The sales have been really good and exceeded are expectations. We need to make sure we will fulfil and flow in product as it goes out of stock, but we shifted a significant amount of product coming into the marketplace. We’re really excited by how it’s come out of the blocks – and when you this confluence of sports coming together, like you saw with LeBron and other people wanting to be a part of it, that’s really cool.
LeBron is obviously unique in being a minority stakeholder at the club. He’s not only that, but a massive supporter of the club too, so a lot of people in his circle will be getting sent shirts too. There is a natural interest in Liverpool and their shirts from athletes from other sports.
Football is having more influence in sport culture generally than ever before. Music and fashion-wise too, football shirts are extremely prominent now. I can confirm there are some other people in the Nike stable interested in supporting Liverpool and this product, so we’ll see some of that come out over time.
How hard is it to keep a lid on leaks of the shirts with a club and fanbase as big as Liverpool’s?
It’s a challenge! You put in all this work to launch and do things which are going to be right for the consumer and the teams, and leaks are just something which we’ve got to move through. The majority of people aren’t following leak sites, so we just have to be super focussed on getting the product seen through our lens and make it resonate as much as possible with the wider fanbase.
Liverpool is city synonymous with Air Max. What influence – if any – does sneaker and streetwear culture in the city have on the shirts?
A lot! We know all about Liverpool’s connection with Air Max, so they have naturally shaped our collections that we’ve done for the club. Football and Air Max will come together around Liverpool – we’ve got something up our sleeves for that – I think fans can be pretty excited about that.
Is there more experimentation allowed with club third shirts?
I’d say that’s true. We try to find unique narratives for the away and third strips. Sometimes that is a shared narrative across multiple teams, sometimes you want to make it a bespoke narrative for an individual club.
We’ve seen that several Nike teams shirts are made form 100% sustainable materials and plastics. How long has that process taken to get to?
How do LFC and other football clubs fit into Nike’s Move To Zero campaign, and how impactful do you think clubs can be in supporting that messaging and getting it out to the world?
Every one of our clubs now has a shirt made from 100% recyclable materials. All of our jerseys for every team, no matter what level, come from sustainable polyester. That has been a bit hallmark for us as a brand. Being synced up on messaging like this with the club is great and never been more important for the fan to have a brand affinity in terms of morales.

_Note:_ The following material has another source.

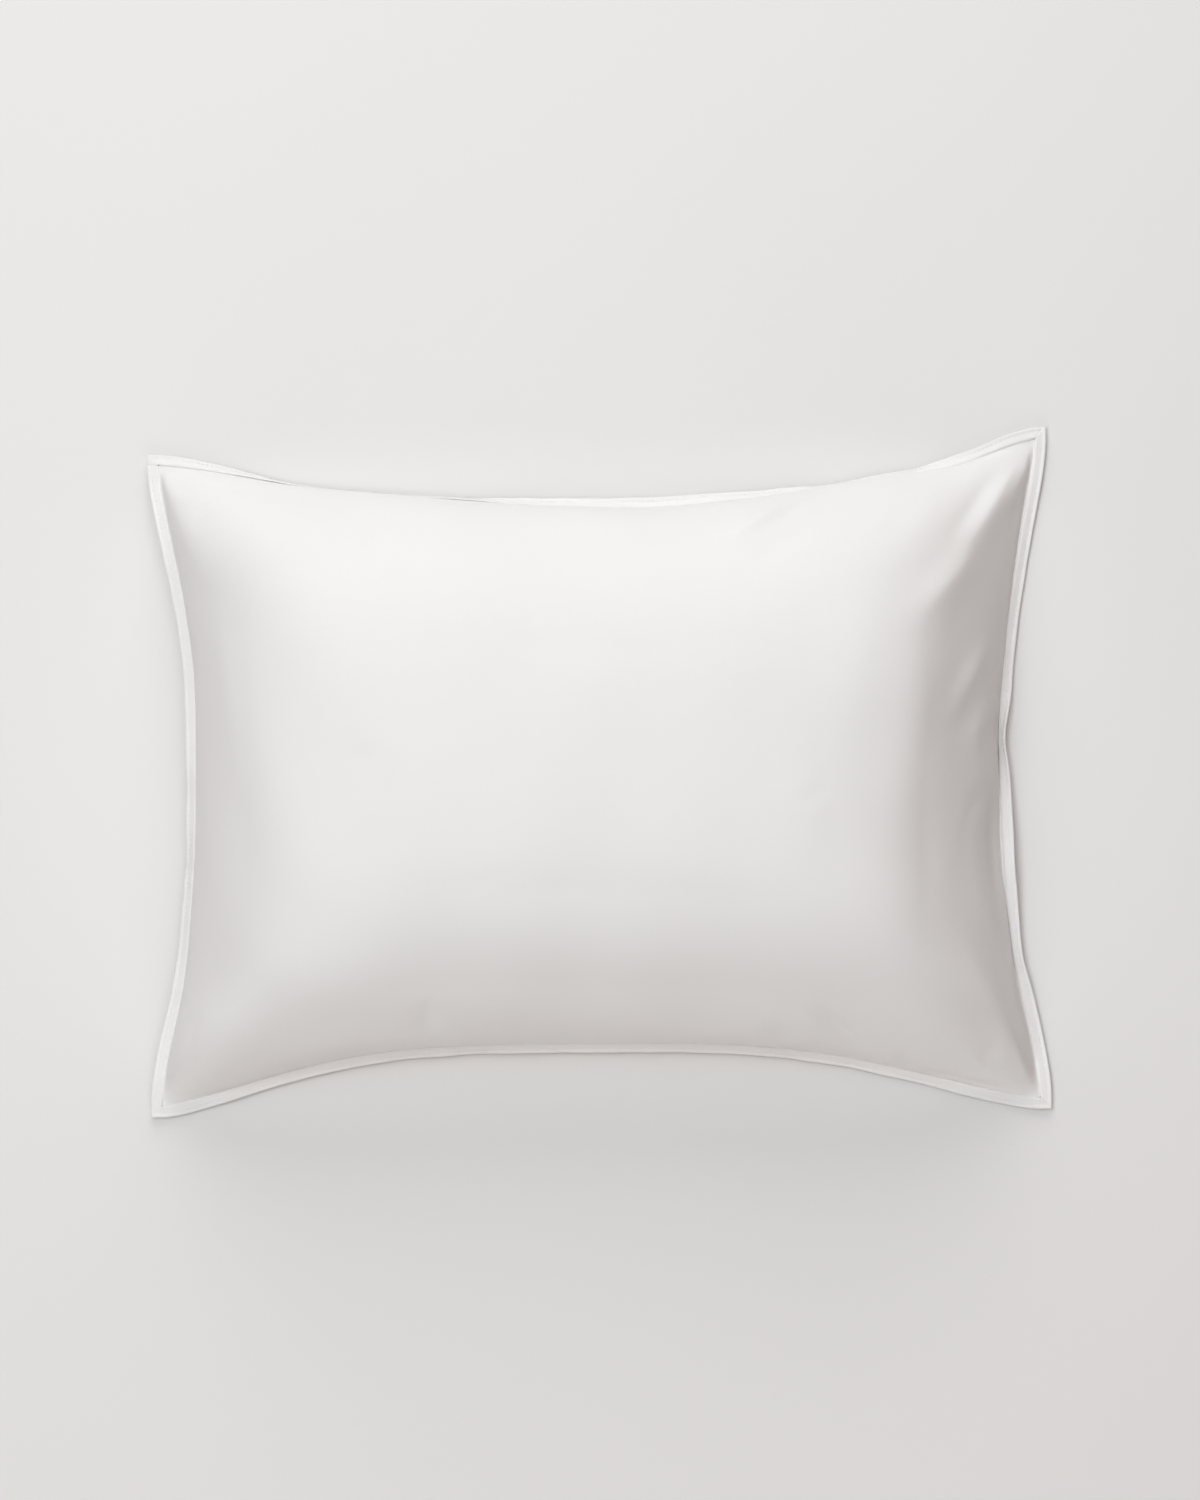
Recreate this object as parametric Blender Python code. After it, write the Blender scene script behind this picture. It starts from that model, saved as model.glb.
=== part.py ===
"""A filled pillowcase with a narrow flat band round its edge, lying on its back.

Two cloth panels meet in one seam and are filled tight, so the sides are drawn in between the
corners and the middle stands up in a crown. A folded strip is sewn round the seam as a flat band
with a mitred tip at each corner.

Metres, +Z up. X runs along the long sides and Y from the near long side to the far one. The origin
is on the surface that the case lies on, under the middle of the whole.
"""

import math
from typing import NamedTuple

import bmesh
import bpy
from mathutils import Vector

# ---------------------------------------------------------------- driving sizes
CROWN_HEIGHT = 0.153  # top of the crown above the surface
CROWN_DOME = 0.075  # share of the crown's height that is lost towards each side and each end
SAG_DEPTH = 0.020  # how far the filling would sag below the surface if nothing held it up
REST_BLEND = 0.003  # height over which the underside curls up from where it rests
BAND_WIDTH = 0.0075
BAND_GAP = 0.0003  # between the filled case and the band

CORNER_TURN = math.radians(30)  # a sharper turn of the seam is a corner, where the band is mitred

# Faces along a long side and along a short side, and how far they crowd towards the seam.
LONG_FACES = 50
SHORT_FACES = 38
CROWDING = 0.72


# ---------------------------------------------------------------- tables
class Corner(NamedTuple):
    """Where the seam turns, in metres, before the whole is centred."""

    x: float
    y: float
    z: float


CORNERS = {
    "near_left": Corner(-0.306, -0.246, 0.004),
    "near_right": Corner(0.308, -0.240, 0.004),
    "far_left": Corner(-0.3135, 0.2065, 0.006),
    "far_right": Corner(0.309, 0.226, 0.008),
}


class Side(NamedTuple):
    """One side of the seam, from its start corner to its end corner."""

    start: str
    end: str
    inward: tuple
    bow: float  # how far its middle is drawn in
    deepest: float  # where it is drawn in most, from -1 at the start to 1 at the end
    sharpness: float  # more gives the drawn-in curve a broader middle
    flare: float  # more sweeps the curve further out at its ends
    lift: float  # how far its middle stands above the line between its corners
    top_roundness: float  # 2 is an ellipse across the crown, and more is a squarer shoulder
    top_steepness: float  # how the filling rises from the seam: less is steeper beside it
    top_ledge: float  # how far the cloth lies flat beside the seam before it rises
    under_roundness: float
    under_steepness: float
    under_ledge: float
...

We saw the video of the LFC players getting their kits on Zoom. It got us thinking, how far in advance do the players get their hands on shirts, and how much input do they have on the kit design?
Sometimes some players have a much stronger voice than others when deciding a shirt with us, so players definitely have had a say in designs in the past. This one, while we did talk to players about the kit, this one we didn’t need to get sign off on. We want player opinions and we always use them to shape our future designs.
As well as attempting to create iconic shirts associated with successful era the club, how much do the brand want to leave a lasting legacy with their activations off the pitch?
You’ve got to earn your right to have your moment in history. We want to create something that is revered and sacred for the supporters. That’s the challenge we face every season and one that we’ve got to embrace every year. It’s a combination of things which make a great kit; it would be great to mark out debut collection with Liverpool with another period of success at the club.